The math is genuinely closer now than it was a year ago. Three patterns are emerging in how authors are responding:
- If your book sells primarily through Amazon, KDP-exclusive starts looking better. Lower print costs, no distribution fee, and Kindle Unlimited page-read income on the side.
- If your book sells through indie bookstores or libraries, IngramSpark wholesale is still the only real path. The fee hike is a tax you pay for being on Edelweiss and in the Ingram catalog.
- If you're publishing a business book or a hardcover, the fee math is dwarfed by short-run hardcover production cost, which Ingram still does well, so you stay.
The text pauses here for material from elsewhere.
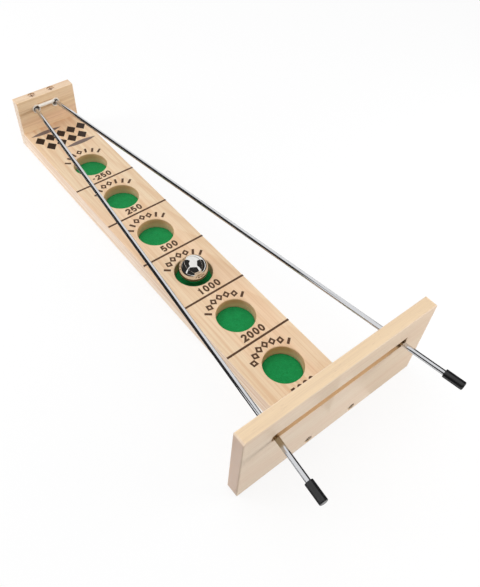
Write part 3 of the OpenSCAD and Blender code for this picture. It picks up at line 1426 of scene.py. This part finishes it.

Draft2Digital raised its print costs in lockstep on the same day. So the workaround of running Ingram for distribution and D2D for print is a wash.
If you have a title coming out in 2026, build the spread into your unit economics before you set list price. A book priced at $16.99 with the old math may need to be $17.99 to preserve net royalty. That's a fine adjustment for fiction. It's an awkward conversation for a corporate gift book where the price is on the back cover.
Authors with backlists should pull a six-month royalty report and compare net per copy before and after Feb 1. If you sold under 200 copies of a title, the change is rounding. If you sold 2,000 or more, it's worth knowing exactly what the new number is before you order another print run.